What We Do Is Who We Are

One day in a certain place a real estate closing happened. This story is about what went wrong in that closing, why it matters who closes your purchase, and about who is at risk when a closing goes wrong.

The closing is scheduled for 9:00. At that hour everything is laid out on the table for closing, but a boundary survey has not been received. The property to be conveyed is acreage located at the intersection of two highways.

About 9:30 everyone has signed, the closing agent has finished the closing without the survey that she said had been timely ordered, and she is prepared to give the Seller, the agents, and herself, a check, representing a successful closing, even without the survey. At literally the last minute the survey was presented that looked something like this:

Clearly the property is not “on the road”, and clearly, even though a driveway is shown across property the buyer didn’t own, legal access is not confirmed. If we agree on nothing else, please understand this survey should have caused “legal access” to be discussed at closing.

The Buyer was a foreign national whom everyone knew might not understand all documents, even if he’d had time to study them. Access was never discussed at closing, but the closing concluded, everyone got paid, and the Buyer realized a problem only years later. The Buyer’s title policy had an exception for anything the survey revealed to him.

The Buyer is obviously seriously impacted by lack of legal access. The property can’t be mortgaged or built on without legal access.

Assume you represent this Buyer years after the closing. You call the closing agent, who remembers clearly that she showed the survey to the Buyer, and he initialed it, but she doesn’t remember whether lack of access was talked about, or even noticed. Is this Buyer prevented by the passage of time or by his own negligence from making a claim? Against whom?

This looks exactly like a bar exam question. But this is real life, and someone has just made a serious investment for land that can’t be used.

The purpose of this example is not to provide the answer. There may be several, and there may be none. The purpose is to invite the professionals who might have been in that closing room to decide just whom he or she wants to be. We have limited space for this article, and decent treatment of the subject takes more, but here are some possibilities:

Real estate agents in future closing rooms will confront just this dilemma. Maybe not with a survey, but with a termite inspection, a condition report, or something else. Your future reputation will be affected by the decision you make in that instant. Who will you be? Will you sit quietly by, let the Buyer take his chances, and be grateful that access didn’t come up in the closing? Will you look closely enough to understand what’s happening? Would you even schedule the closing without an assurance that the survey will be presented before closing?

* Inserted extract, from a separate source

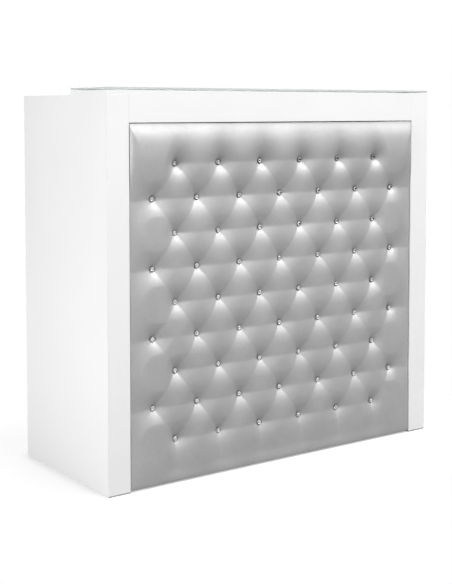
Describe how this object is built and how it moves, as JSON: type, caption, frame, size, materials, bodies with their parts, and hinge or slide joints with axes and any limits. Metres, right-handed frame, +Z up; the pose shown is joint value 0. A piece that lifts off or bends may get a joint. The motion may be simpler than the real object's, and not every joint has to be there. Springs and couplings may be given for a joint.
{
  "type": "reception desk",
  "caption": "Free-standing white reception desk with a diamond-tufted front, glass customer counter, staff worktop, lockable drawer and cupboard.",
  "frame": {"origin": "on the floor under the middle of the desk", "axes": "+Z up, -Y towards the customer, +X to the right seen from the customer's side"},
  "size_m": [1.2, 0.49, 1.115],
  "materials": {
    "white_gloss": "high-gloss white lacquer on board",
    "white_laminate": "satin white laminate on board",
    "hardboard": "painted hardboard",
    "plywood": "raw plywood",
    "batten": "raw softwood and beech",
    "counter_glass": "clear polished float glass",
    "clear_plastic": "clear soft plastic",
    "leatherette": "silver-grey satin leatherette with a fine grain",
    "button_metal": "polished metal cup",
    "crystal": "faceted clear crystal",
    "dark_plastic": "dark plastic",
    "grey_plastic": "mid-grey plastic strip",
    "pale_plastic": "pale grey plastic",
    "satin_chrome": "satin chrome",
    "zinc_steel": "zinc-plated steel"
  },
  "bodies": {
    "desk": {"side_panel_left": "white_gloss", "side_panel_right": "white_gloss", "front_stile_left": "white_gloss", "front_stile_right": "white_gloss", "front_top_rail": "white_gloss", "foot_strips": "grey_plastic", "reveal_left": "white_gloss", "reveal_right": "white_gloss", "reveal_top": "white_gloss", "front_board": "white_laminate", "counter_cap": "white_gloss", "counter_soffit": "white_gloss", "counter_back_rail": "white_gloss", "glass_bumpers": "clear_plastic", "counter_glass": "counter_glass", "backboard": "plywood", "tufted_pad": "leatherette", "button_rims": "button_metal", "button_crystals": "crystal", "panel_screws": "zinc_steel", "worktop": "white_laminate", "worktop_cleats": "batten", "cleat_screws": "zinc_steel", "grommet_ring": "satin_chrome", "partition": "white_laminate", "pedestal_bottom": "white_laminate", "pedestal_divider": "white_laminate", "pedestal_plinth": "white_laminate", "shelf": "white_laminate", "shelf_pins": "zinc_steel", "cam_discs": "zinc_steel", "cam_bolts": "zinc_steel", "dowels": "batten", "glides": "pale_plastic", "slide_cabinet_members": "zinc_steel", "hinge_fixed_leaves": "zinc_steel", "hinge_pins": "zinc_steel", "hinge_screws": "zinc_steel", "magnetic_catch": "dark_plastic"},
    "drawer": {"drawer_front": "white_gloss", "drawer_sides": "white_laminate", "drawer_back": "white_laminate", "drawer_bottom": "hardboard", "drawer_handle": "satin_chrome", "drawer_handle_screws": "zinc_steel", "lock_housing": "satin_chrome", "slide_drawer_members": "zinc_steel"},
    "drawer_lock": {"lock_plug": "satin_chrome", "lock_cam": "zinc_steel", "lock_nut": "zinc_steel"},
    "slide_middles": {"slide_middle_members": "zinc_steel"},
    "outer_cages": {"outer_ball_cages": "zinc_steel"},
    "inner_cages": {"inner_ball_cages": "zinc_steel"},
    "cupboard_door": {"door": "white_gloss", "door_handle": "satin_chrome", "door_handle_screws": "zinc_steel", "hinge_door_leaves": "zinc_steel", "door_hinge_screws": "zinc_steel", "catch_strike": "zinc_steel"},
    "cable_cap": {"grommet_cap": "satin_chrome"}
  },
  "joints": [
    {"name": "drawer_slide", "type": "slide", "parent": "desk", "child": "drawer", "axis": [0, 1, 0], "range_m": [0, 0.3]},
    {"name": "middle_travel", "type": "slide", "parent": "desk", "child": "slide_middles", "axis": [0, 1, 0], "range_m": [0, 0.15]},
    {"name": "outer_cage_travel", "type": "slide", "parent": "desk", "child": "outer_cages", "axis": [0, 1, 0], "range_m": [0, 0.075]},
    {"name": "inner_cage_travel", "type": "slide", "parent": "desk", "child": "inner_cages", "axis": [0, 1, 0], "range_m": [0, 0.225]},
    {"name": "lock_turn", "type": "hinge", "parent": "drawer", "child": "drawer_lock", "pos_m": [0.38125, 0.205, 0.718], "axis": [0, -1, 0], "range_deg": [0, 90]},
    {"name": "door_swing", "type": "hinge", "parent": "desk", "child": "cupboard_door", "pos_m": [0.5782, 0.2173, 0.32], "axis": [0, 0, -1], "range_deg": [0, 100]},
    {"name": "cap_turn", "type": "hinge", "parent": "desk", "child": "cable_cap", "pos_m": [-0.3, -0.093, 0.7655], "axis": [0, 0, 1], "continuous": true}
  ],
  "couplings": [
    {"joint": "middle_travel", "follows": "drawer_slide", "ratio": 0.5},
    {"joint": "outer_cage_travel", "follows": "drawer_slide", "ratio": 0.25},
    {"joint": "inner_cage_travel", "follows": "drawer_slide", "ratio": 0.75}
  ]
}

As to the closing agent, the conflicting incentives that push her or him to satisfy the interests of Realtors and parties is assumed. This closing will define you, will you assume this issue is not important enough to threaten your relationships in the room, and say nothing?

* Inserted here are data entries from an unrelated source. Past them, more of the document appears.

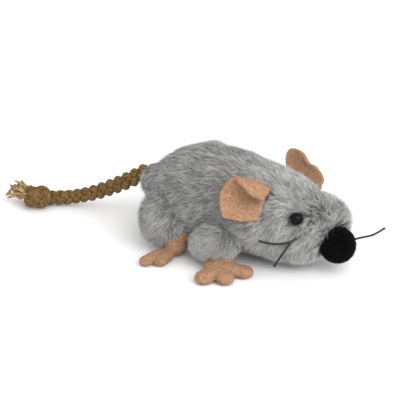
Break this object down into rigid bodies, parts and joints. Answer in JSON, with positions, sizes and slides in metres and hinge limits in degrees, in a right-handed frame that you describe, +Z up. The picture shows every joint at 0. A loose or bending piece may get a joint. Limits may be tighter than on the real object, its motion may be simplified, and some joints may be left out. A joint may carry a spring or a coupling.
{
  "type": "plush mouse with pull-cord movement",
  "caption": "Plush mouse lying on its belly, with felt ears and feet, a pompom nose and a knotted rope tail that pulls out a sprung cord.",
  "frame": {"origin": "on the surface it lies on, under the middle of the mouse's box, tail left out", "axes": "+X towards the nose, +Y to the mouse's left side, +Z up"},
  "size_m": [0.1497, 0.0692, 0.039],
  "materials": {
    "grey_pile_fabric": "long soft grey plush pile",
    "tan_felt": "soft tan felt",
    "white_fibre": "loose polyester fibre",
    "black_bead": "gloss",
    "black_wool": "fuzzy wool pompom",
    "black_thread": "waxed thread",
    "case_plastic": "moulded",
    "gear_plastic": "moulded nylon",
    "steel": "bright",
    "weight_iron": "cast",
    "eyelet_brass": "satin",
    "pull_cord_nylon": "braided nylon cord",
    "brown_rope": "braided natural fibre rope"
  },
  "bodies": {
    "mouse": {"belly_panel": "grey_pile_fabric", "side_panel_left": "grey_pile_fabric", "side_panel_right": "grey_pile_fabric", "stuffing": "white_fibre", "haunch_left": "grey_pile_fabric", "haunch_right": "grey_pile_fabric", "foreleg_left": "grey_pile_fabric", "foreleg_right": "grey_pile_fabric", "front_foot_left": "tan_felt", "front_foot_right": "tan_felt", "hind_foot_left": "tan_felt", "hind_foot_right": "tan_felt", "ear_left": "tan_felt", "ear_right": "tan_felt", "eye_left": "black_bead", "eye_right": "black_bead", "nose_pompom": "black_wool", "whiskers_left": "black_thread", "whiskers_right": "black_thread", "case_left": "case_plastic", "case_right": "case_plastic", "case_screws": "steel", "mainspring": "steel", "pull_cord": "pull_cord_nylon", "tail_eyelet": "eyelet_brass"},
    "drum": {"drum_axle": "steel", "cord_drum": "gear_plastic", "drum_gear": "gear_plastic", "cord_winding": "pull_cord_nylon", "spring_collar": "gear_plastic"},
    "intermediate": {"intermediate_axle": "steel", "intermediate_gear": "gear_plastic"},
    "eccentric": {"eccentric_axle": "steel", "eccentric_pinion": "gear_plastic", "eccentric_weight": "weight_iron"},
    "tail": {"tail_rope": "brown_rope", "tail_knot": "brown_rope", "tail_fray": "brown_rope"}
  },
  "joints": [
    {"name": "tail_pull", "type": "slide", "parent": "mouse", "child": "tail", "axis": [-1, 0, 0], "range_m": [0, 0.1], "stiffness_N_per_m": 15, "springref_m": -0.04, "deforming": ["pull_cord"]},
    {"name": "drum_turn", "type": "hinge", "parent": "mouse", "child": "drum", "pos_m": [-0.0091, 0, 0.0166], "axis": [0, -1, 0], "range_deg": [0, 1145.9], "deforming": ["mainspring"]},
    {"name": "intermediate_turn", "type": "hinge", "parent": "mouse", "child": "intermediate", "pos_m": [-0.0007, 0, 0.0166], "axis": [0, -1, 0], "range_deg": [-2864.8, 0]},
    {"name": "eccentric_turn", "type": "hinge", "parent": "mouse", "child": "eccentric", "pos_m": [0.0057, 0, 0.0166], "axis": [0, -1, 0], "range_deg": [0, 4774.6]}
  ],
  "couplings": [
    {"joint": "drum_turn", "follows": "tail_pull", "rad_per_m": 200},
    {"joint": "intermediate_turn", "follows": "tail_pull", "rad_per_m": -500},
    {"joint": "eccentric_turn", "follows": "tail_pull", "rad_per_m": 833.33}
  ]
}
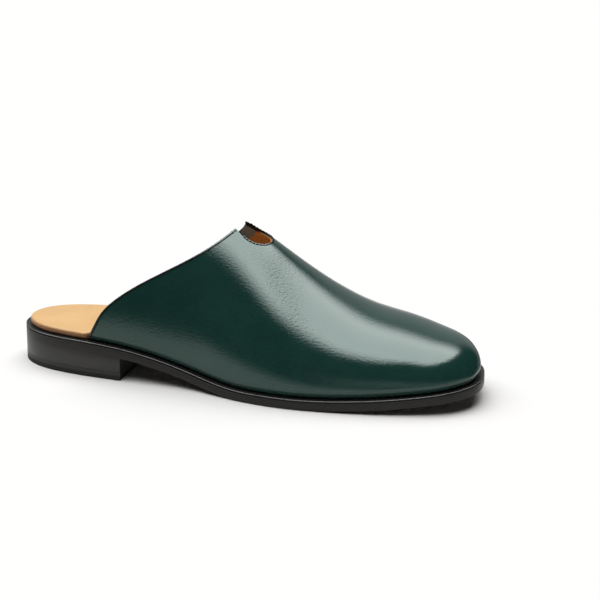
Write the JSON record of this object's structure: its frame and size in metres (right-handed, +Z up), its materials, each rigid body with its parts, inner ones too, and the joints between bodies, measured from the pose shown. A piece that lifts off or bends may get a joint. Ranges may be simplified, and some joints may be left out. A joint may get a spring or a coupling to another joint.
{
  "type": "babouche slipper",
  "caption": "Backless leather slipper with a whole-cut closed-toe upper slotted at the instep, tan insole, thin welt, leather outsole and low stacked heel.",
  "frame": {"origin": "middle of the sole's length and width, on the floor plane under the tread and the heel", "axes": "+X from heel to toe, +Y towards the inner (big toe) side, +Z up"},
  "size_m": [0.3, 0.0972, 0.0967],
  "materials": {
    "upper_leather": "high gloss",
    "insole_leather": "satin",
    "welt_leather": "waxed",
    "sole_leather": "waxed",
    "heel_leather": "waxed",
    "heel_rubber": "matt"
  },
  "bodies": {
    "root": {"upper": "upper_leather", "insole": "insole_leather", "welt": "welt_leather", "outsole": "sole_leather", "heel_stack": "heel_leather", "top_piece": "heel_rubber"}
  },
  "joints": []
}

I suggest we all start with the following thought: When something like the closing I’ve described comes to light in a courtroom, and it should, everyone will lose.

Every one of us will make honest mistakes, or be confused. When that happens, stop. Don’t take another step without understanding and correcting. You’ll be doing a service to everyone in the room if you do.

A great closing agent is a wonderful asset. She (or he) can be a scowling traffic cop when one is needed, a friend when she can be, never comfortable with even a small mistake, and she will smile through it all.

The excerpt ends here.